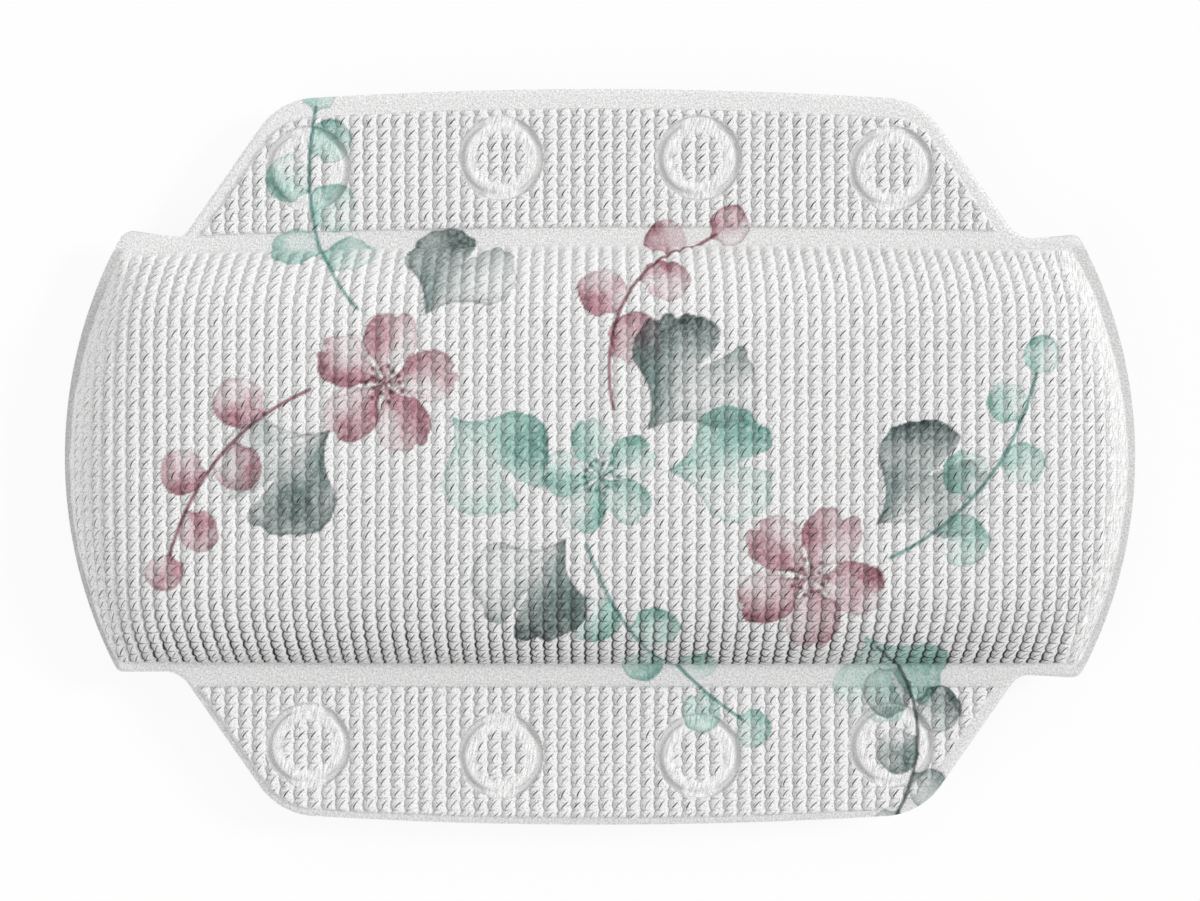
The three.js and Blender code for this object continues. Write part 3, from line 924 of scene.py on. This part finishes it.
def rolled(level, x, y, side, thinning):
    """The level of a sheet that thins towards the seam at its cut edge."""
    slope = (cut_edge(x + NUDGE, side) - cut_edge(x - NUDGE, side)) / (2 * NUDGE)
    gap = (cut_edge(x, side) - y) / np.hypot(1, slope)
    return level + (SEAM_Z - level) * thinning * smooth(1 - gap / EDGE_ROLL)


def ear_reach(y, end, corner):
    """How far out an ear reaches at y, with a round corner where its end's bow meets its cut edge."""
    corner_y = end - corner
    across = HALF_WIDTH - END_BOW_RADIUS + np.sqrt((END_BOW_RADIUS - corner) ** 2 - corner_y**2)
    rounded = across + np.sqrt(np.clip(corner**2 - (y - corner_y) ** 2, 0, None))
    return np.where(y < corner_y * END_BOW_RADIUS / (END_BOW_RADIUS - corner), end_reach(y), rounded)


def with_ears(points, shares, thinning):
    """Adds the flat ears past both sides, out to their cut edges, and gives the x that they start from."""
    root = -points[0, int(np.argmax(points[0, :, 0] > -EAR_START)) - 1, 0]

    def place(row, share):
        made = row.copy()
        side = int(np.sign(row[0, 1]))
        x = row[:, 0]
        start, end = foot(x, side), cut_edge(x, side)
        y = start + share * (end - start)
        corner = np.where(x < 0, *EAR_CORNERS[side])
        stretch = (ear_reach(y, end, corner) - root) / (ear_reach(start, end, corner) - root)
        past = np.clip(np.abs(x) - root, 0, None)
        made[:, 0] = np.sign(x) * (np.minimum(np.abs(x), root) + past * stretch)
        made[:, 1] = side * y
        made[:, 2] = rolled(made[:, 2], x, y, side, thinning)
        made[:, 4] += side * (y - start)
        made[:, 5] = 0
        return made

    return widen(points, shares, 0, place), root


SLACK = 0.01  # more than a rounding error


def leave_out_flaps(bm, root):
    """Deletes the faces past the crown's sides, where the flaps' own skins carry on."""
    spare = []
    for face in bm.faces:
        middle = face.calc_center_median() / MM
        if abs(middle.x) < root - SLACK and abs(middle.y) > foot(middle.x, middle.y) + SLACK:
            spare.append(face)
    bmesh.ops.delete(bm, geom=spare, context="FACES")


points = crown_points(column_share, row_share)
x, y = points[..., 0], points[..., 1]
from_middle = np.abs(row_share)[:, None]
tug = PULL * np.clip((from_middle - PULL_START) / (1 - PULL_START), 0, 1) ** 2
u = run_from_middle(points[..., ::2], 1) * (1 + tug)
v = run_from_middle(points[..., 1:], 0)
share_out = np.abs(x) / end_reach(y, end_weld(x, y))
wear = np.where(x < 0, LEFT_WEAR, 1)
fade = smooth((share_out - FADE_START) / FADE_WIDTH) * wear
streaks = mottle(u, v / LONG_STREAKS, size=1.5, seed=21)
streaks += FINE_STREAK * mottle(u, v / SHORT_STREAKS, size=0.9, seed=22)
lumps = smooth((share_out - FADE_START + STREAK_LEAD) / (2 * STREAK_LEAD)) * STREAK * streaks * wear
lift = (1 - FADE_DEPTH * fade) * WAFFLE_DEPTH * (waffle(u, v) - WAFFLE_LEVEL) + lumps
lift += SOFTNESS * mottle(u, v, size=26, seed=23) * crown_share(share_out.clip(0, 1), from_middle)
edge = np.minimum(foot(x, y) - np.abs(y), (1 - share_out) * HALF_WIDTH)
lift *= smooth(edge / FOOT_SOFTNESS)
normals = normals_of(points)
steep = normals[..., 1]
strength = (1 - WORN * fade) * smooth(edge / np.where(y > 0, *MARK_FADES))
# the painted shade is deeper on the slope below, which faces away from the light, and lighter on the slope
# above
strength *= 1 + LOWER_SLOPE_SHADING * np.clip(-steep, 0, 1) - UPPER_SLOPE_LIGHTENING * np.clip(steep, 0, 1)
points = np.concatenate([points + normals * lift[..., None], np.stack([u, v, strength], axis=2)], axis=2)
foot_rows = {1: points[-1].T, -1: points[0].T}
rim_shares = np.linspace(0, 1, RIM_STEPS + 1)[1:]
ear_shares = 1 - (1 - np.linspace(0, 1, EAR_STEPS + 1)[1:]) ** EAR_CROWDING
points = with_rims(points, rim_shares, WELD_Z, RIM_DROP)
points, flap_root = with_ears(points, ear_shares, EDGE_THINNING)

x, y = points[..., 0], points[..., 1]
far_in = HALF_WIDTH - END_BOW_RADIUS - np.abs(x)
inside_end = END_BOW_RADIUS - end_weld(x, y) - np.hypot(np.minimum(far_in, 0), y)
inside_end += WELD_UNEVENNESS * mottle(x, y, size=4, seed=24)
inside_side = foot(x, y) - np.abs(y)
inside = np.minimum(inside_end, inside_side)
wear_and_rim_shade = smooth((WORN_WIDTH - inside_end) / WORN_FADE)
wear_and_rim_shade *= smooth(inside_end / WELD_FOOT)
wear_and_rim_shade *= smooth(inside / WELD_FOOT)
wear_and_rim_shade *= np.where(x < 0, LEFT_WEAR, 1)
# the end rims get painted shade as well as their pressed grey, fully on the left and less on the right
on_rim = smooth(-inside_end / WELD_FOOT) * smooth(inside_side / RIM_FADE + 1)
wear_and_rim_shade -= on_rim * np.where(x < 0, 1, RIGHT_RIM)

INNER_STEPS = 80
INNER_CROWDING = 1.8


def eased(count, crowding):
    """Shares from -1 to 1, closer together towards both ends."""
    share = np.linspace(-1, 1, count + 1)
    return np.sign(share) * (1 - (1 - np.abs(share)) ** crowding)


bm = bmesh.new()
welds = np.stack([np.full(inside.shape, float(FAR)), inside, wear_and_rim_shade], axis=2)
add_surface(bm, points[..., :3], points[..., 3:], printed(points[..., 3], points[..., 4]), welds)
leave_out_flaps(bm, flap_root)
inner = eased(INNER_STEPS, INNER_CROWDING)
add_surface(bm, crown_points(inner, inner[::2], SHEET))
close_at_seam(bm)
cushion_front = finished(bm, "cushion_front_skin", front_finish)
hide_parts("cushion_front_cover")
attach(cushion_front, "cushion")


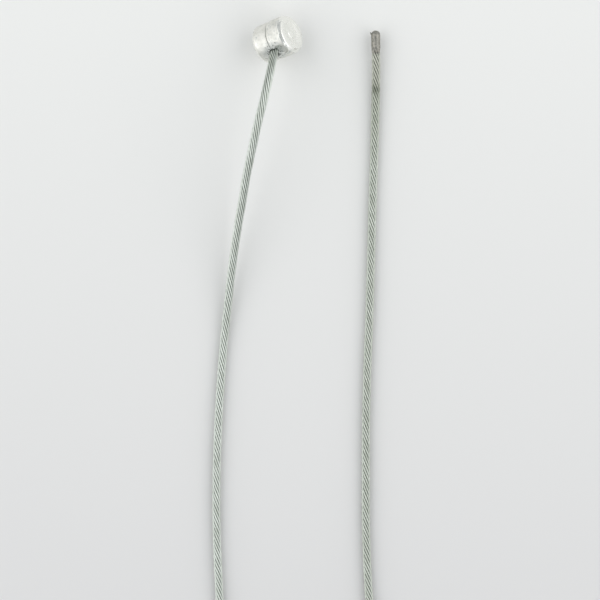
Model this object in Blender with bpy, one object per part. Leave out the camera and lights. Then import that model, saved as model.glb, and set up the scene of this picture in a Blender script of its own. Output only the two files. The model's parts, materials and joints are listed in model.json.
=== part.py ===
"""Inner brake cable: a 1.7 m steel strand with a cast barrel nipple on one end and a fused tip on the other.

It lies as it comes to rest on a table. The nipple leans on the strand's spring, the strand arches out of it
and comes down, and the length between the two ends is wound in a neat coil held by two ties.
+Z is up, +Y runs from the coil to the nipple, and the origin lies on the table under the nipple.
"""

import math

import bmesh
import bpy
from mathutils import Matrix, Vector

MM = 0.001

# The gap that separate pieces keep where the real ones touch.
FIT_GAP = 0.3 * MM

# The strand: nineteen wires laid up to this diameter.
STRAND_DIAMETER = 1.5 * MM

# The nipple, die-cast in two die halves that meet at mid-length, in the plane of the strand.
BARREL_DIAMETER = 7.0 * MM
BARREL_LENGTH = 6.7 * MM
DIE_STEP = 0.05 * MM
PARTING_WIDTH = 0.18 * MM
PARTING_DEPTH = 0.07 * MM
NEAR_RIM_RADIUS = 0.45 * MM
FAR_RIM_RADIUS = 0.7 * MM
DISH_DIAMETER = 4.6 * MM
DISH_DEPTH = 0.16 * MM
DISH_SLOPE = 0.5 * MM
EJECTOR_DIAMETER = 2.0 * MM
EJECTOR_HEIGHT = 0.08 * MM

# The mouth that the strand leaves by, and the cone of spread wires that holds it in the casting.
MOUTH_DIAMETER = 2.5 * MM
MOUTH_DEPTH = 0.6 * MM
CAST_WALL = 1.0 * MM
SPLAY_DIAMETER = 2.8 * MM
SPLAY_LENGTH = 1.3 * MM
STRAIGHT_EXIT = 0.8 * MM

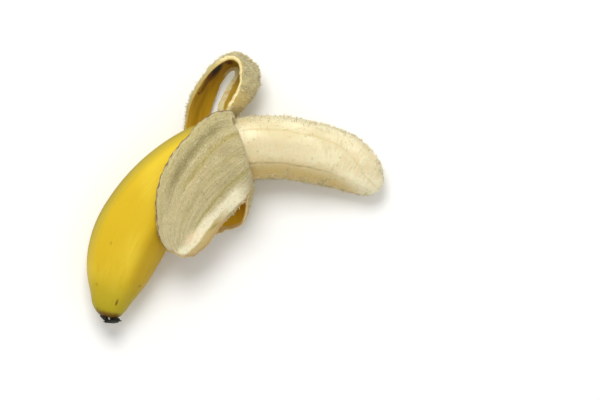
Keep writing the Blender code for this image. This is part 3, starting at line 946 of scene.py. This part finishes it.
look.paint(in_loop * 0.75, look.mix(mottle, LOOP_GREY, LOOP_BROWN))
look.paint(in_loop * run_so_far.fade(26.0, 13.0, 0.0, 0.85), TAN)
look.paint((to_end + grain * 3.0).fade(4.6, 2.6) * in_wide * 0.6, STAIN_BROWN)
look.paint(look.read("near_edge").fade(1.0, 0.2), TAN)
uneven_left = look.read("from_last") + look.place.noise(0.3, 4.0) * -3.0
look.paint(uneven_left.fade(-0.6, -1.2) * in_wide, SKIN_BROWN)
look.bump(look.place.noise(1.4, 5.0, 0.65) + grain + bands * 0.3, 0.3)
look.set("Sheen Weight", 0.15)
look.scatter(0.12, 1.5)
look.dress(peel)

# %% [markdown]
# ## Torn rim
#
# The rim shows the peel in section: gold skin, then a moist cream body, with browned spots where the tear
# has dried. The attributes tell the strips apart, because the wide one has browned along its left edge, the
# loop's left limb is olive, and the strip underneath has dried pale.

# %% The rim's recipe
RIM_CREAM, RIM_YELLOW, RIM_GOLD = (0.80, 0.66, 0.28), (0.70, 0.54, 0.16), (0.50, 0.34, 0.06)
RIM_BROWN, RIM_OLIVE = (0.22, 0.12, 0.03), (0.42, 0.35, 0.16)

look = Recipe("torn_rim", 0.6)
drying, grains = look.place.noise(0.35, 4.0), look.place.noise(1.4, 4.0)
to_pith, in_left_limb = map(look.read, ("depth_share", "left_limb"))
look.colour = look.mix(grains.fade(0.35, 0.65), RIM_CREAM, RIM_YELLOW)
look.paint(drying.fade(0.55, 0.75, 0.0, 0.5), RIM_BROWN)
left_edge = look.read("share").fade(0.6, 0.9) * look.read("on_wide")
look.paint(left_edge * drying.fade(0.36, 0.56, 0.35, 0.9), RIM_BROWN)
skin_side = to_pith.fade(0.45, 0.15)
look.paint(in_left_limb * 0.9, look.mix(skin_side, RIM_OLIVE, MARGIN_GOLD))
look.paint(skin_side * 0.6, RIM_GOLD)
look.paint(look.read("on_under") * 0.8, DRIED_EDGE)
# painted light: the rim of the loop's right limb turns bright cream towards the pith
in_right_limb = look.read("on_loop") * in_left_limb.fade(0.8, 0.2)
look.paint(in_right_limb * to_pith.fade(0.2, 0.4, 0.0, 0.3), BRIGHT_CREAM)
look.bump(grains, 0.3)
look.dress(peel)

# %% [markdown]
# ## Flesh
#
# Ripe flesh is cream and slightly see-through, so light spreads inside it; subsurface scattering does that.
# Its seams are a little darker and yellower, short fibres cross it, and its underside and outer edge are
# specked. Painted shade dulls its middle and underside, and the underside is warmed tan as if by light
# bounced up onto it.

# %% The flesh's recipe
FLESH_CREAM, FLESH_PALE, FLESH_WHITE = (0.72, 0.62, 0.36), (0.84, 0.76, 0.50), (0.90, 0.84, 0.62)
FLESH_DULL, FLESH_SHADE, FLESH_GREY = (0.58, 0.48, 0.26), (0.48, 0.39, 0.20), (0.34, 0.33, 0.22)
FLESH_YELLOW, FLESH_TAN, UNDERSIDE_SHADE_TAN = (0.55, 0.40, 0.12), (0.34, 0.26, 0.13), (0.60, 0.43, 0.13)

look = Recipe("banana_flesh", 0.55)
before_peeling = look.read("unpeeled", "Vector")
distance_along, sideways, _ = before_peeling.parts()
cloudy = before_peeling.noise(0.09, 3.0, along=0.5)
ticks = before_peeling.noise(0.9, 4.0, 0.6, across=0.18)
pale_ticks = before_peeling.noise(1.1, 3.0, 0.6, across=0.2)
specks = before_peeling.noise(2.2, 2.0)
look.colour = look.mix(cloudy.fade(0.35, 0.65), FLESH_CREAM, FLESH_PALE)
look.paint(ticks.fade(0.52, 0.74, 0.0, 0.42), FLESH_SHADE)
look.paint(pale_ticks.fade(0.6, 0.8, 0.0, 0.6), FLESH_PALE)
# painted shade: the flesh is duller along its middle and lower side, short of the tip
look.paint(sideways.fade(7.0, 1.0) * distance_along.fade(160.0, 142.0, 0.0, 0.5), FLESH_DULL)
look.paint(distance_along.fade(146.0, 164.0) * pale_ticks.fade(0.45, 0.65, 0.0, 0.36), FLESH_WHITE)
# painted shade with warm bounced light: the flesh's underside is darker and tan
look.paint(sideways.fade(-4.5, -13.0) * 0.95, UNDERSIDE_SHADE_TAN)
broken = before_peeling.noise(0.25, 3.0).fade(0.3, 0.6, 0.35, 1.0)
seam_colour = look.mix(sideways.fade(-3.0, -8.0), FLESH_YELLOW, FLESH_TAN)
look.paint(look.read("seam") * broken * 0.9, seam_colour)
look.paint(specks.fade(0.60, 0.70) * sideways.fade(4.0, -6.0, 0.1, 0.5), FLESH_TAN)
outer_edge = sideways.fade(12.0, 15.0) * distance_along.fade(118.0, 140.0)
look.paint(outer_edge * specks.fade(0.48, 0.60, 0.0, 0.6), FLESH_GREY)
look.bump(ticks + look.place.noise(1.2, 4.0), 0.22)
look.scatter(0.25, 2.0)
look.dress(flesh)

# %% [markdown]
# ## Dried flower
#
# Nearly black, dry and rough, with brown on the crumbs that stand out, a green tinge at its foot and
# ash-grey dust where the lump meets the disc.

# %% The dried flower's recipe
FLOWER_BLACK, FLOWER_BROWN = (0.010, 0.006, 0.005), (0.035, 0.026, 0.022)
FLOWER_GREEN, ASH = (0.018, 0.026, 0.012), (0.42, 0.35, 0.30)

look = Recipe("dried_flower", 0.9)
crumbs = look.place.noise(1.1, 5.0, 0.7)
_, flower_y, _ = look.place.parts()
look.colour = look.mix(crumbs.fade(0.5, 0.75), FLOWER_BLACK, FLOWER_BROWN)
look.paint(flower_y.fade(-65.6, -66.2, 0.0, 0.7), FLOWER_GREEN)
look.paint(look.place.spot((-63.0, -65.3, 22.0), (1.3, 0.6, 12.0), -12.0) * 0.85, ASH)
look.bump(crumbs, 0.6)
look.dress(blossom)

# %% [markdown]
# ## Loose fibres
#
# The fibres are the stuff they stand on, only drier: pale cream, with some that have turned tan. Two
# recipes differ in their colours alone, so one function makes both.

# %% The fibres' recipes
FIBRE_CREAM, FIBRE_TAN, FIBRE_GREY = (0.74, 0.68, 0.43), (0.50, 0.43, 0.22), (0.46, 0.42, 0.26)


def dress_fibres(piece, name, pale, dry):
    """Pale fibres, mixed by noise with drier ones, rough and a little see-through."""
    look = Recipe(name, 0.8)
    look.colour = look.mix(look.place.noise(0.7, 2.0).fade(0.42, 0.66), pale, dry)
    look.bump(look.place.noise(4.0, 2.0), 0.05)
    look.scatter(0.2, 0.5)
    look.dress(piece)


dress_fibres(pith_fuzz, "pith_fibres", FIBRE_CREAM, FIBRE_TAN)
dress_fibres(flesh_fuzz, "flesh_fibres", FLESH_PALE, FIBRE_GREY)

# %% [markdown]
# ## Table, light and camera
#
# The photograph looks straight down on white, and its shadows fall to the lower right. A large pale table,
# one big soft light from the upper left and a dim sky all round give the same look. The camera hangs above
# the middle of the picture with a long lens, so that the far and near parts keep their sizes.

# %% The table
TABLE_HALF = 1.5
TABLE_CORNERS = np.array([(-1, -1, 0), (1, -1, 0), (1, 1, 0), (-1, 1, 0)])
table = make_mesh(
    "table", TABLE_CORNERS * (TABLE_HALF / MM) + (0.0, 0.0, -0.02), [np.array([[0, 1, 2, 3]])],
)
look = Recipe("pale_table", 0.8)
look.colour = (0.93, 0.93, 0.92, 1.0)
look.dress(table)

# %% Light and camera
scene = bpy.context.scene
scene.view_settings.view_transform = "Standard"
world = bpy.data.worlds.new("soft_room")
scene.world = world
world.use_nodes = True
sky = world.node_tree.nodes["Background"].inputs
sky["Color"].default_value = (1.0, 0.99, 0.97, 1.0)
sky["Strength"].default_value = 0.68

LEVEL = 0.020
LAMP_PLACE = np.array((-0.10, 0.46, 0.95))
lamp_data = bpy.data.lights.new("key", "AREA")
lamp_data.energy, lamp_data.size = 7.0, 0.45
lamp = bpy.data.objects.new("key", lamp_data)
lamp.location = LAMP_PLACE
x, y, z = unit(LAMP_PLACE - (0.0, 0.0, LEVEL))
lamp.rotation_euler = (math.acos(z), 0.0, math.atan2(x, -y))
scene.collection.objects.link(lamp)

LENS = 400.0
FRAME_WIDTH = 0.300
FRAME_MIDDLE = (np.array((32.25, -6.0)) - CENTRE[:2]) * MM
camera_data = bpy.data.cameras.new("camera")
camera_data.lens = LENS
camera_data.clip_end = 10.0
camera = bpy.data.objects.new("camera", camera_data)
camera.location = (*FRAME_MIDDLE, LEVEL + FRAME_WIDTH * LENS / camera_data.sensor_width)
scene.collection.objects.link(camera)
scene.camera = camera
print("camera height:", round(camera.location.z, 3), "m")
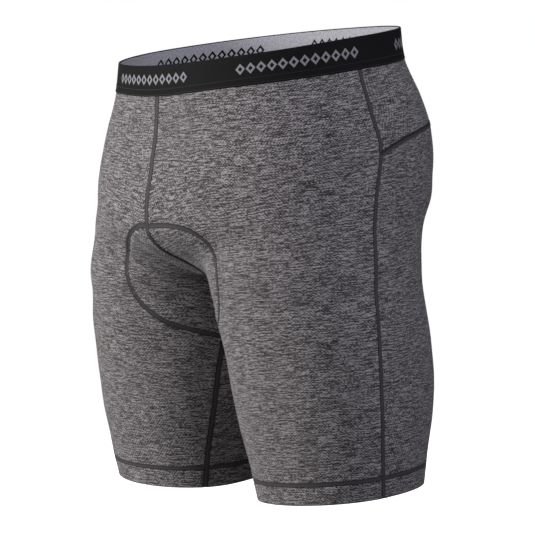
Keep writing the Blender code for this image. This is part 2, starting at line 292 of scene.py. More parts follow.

WHAT TO PRODUCE :: Quote, word for word, every line from the top of the entries through the line that holds "return np.where(y <".

FINISHED ANSWER ::
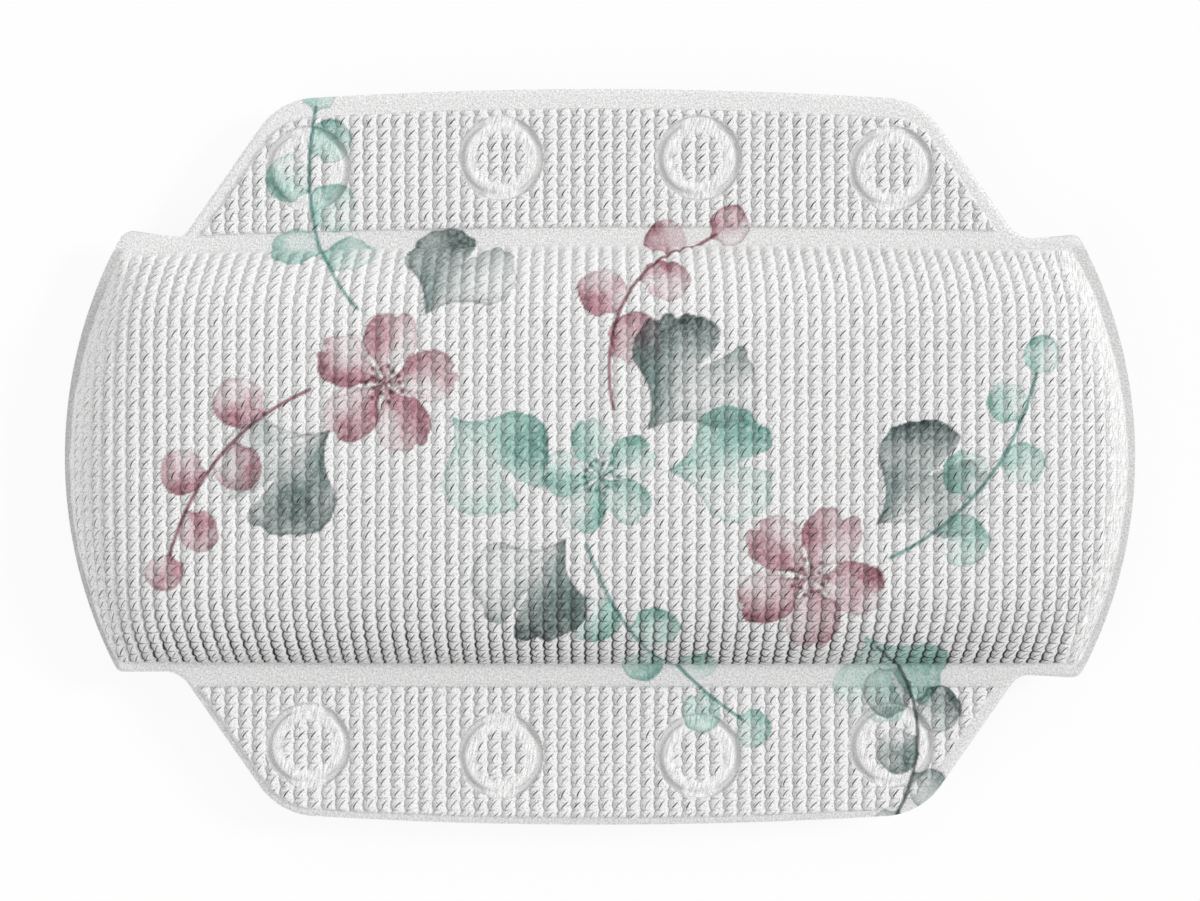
The three.js and Blender code for this object continues. Write part 3, from line 924 of scene.py on. This part finishes it.
def rolled(level, x, y, side, thinning):
    """The level of a sheet that thins towards the seam at its cut edge."""
    slope = (cut_edge(x + NUDGE, side) - cut_edge(x - NUDGE, side)) / (2 * NUDGE)
    gap = (cut_edge(x, side) - y) / np.hypot(1, slope)
    return level + (SEAM_Z - level) * thinning * smooth(1 - gap / EDGE_ROLL)


def ear_reach(y, end, corner):
    """How far out an ear reaches at y, with a round corner where its end's bow meets its cut edge."""
    corner_y = end - corner
    across = HALF_WIDTH - END_BOW_RADIUS + np.sqrt((END_BOW_RADIUS - corner) ** 2 - corner_y**2)
    rounded = across + np.sqrt(np.clip(corner**2 - (y - corner_y) ** 2, 0, None))
    return np.where(y < corner_y * END_BOW_RADIUS / (END_BOW_RADIUS - corner), end_reach(y), rounded)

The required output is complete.